Hoste da Reggio (also L'Hoste, L'Osto, Oste, and Bartolomeo Torresano) (c. 1520–1569) was an Italian composer of the Renaissance, active in Milan and elsewhere in northern Italy. He was well known for his madrigals, which were published in several collections in Venice.

==Life==
He was from Reggio nell'Emilia, the son of an innkeeper. Little is known about him prior to 1540, but he received a good musical education. In 1540 he was in Milan, and during the 1540s he made the acquaintance of the nobility and the ecclesiastical powers there. The governor of Milan, Ferrante Gonzaga, hired him in the 1540s; the exact post is not known but may have involved overseeing the music at the church of Santa Maria della Scala. He stayed in the good graces of the Gonzaga family, but when the governor was deposed by the Duke of Alba in 1554 during the Italian War of 1551–1559 he lost his job.

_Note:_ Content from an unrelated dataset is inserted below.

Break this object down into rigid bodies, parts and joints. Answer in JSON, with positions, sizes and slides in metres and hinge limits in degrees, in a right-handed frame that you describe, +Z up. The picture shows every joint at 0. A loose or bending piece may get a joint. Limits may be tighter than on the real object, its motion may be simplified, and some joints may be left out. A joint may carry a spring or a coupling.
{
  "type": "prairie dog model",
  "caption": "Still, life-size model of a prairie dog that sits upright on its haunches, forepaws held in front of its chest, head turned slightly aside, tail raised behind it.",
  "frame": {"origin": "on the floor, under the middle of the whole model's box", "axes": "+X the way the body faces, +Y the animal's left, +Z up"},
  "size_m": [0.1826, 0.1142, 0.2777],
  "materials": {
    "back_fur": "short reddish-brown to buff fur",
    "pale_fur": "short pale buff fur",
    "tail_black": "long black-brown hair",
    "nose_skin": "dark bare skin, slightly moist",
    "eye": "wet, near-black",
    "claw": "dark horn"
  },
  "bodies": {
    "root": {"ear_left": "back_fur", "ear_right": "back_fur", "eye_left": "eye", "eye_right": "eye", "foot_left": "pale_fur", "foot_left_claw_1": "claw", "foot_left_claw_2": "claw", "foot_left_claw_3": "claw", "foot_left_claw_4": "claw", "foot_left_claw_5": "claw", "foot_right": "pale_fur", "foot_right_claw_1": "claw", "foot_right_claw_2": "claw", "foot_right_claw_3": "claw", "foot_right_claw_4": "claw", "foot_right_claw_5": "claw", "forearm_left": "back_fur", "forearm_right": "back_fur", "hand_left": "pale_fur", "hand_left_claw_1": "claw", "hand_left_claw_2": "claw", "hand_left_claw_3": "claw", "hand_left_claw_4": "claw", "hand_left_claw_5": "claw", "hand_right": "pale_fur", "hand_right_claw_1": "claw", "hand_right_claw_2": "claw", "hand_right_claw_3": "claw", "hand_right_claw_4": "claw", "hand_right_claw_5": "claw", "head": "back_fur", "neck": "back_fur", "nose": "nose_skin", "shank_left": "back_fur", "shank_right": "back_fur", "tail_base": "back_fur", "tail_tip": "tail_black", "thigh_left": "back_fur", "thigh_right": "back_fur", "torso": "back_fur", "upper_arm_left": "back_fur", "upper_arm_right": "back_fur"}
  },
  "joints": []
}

In 1555 he acquired a prebend at S. Calimero, also in Milan, and three years later he attained the prestigious position of maestro di cappella (choir director, the highest musical post) at Milan Cathedral. In 1563 he resumed his previous duties at S. Calimero, staying there until 1567, when he left Milan for Bergamo, where he served as maestro di cappella at Santa Maria Maggiore. He died there after only two years.

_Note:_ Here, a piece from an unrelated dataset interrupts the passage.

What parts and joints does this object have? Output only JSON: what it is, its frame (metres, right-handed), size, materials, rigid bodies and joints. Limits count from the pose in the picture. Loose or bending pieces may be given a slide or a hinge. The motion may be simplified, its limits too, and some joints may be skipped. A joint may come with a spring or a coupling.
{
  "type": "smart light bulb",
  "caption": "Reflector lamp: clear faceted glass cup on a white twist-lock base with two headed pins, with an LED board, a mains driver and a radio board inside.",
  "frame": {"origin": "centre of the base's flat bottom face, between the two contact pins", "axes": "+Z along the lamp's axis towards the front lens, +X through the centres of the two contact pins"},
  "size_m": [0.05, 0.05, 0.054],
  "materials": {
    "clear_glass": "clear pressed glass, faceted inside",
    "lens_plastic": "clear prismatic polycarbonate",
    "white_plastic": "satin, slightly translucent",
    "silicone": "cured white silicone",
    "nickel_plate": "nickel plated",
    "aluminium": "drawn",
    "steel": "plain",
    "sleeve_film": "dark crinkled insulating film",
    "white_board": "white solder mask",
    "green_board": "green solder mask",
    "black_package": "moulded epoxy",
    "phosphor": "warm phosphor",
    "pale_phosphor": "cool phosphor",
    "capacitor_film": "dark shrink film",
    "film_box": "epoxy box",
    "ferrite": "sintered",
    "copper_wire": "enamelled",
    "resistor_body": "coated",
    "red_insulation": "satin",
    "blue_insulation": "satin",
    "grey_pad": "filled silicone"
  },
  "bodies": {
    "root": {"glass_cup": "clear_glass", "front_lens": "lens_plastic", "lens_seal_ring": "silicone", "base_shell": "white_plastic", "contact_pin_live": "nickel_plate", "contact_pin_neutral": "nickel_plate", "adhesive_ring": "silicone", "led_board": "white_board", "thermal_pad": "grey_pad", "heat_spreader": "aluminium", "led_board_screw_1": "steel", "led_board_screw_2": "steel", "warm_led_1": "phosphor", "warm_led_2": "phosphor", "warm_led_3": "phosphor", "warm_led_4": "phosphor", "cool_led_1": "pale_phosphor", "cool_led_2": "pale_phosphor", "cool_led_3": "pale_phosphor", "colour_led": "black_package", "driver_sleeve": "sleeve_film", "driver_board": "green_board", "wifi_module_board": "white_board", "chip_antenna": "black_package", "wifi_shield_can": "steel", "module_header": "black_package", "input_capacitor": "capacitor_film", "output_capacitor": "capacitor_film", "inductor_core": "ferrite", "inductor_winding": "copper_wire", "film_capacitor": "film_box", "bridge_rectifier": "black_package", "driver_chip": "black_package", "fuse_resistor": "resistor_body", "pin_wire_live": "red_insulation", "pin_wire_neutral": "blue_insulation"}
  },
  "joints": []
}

Unusually for Renaissance composers, a painting survives of him. It is anonymous, and in a private collection in Brescia: it shows him, dressed as a priest, holding open one of his books of madrigals.

After his death his name was sometimes named on reprints of his works as Spirito L'Hoste, though this name was not used in his life. This may be due to confusion with another composer, Gasparo Pratoneri, "Spirito da Reggio."

==Music and influence==
Hoste da Reggio's style showed many of the characteristics of the mid-century madrigal, which was at that time evolving along several different paths. He published his madrigals in five volumes in Venice between 1547 and 1554.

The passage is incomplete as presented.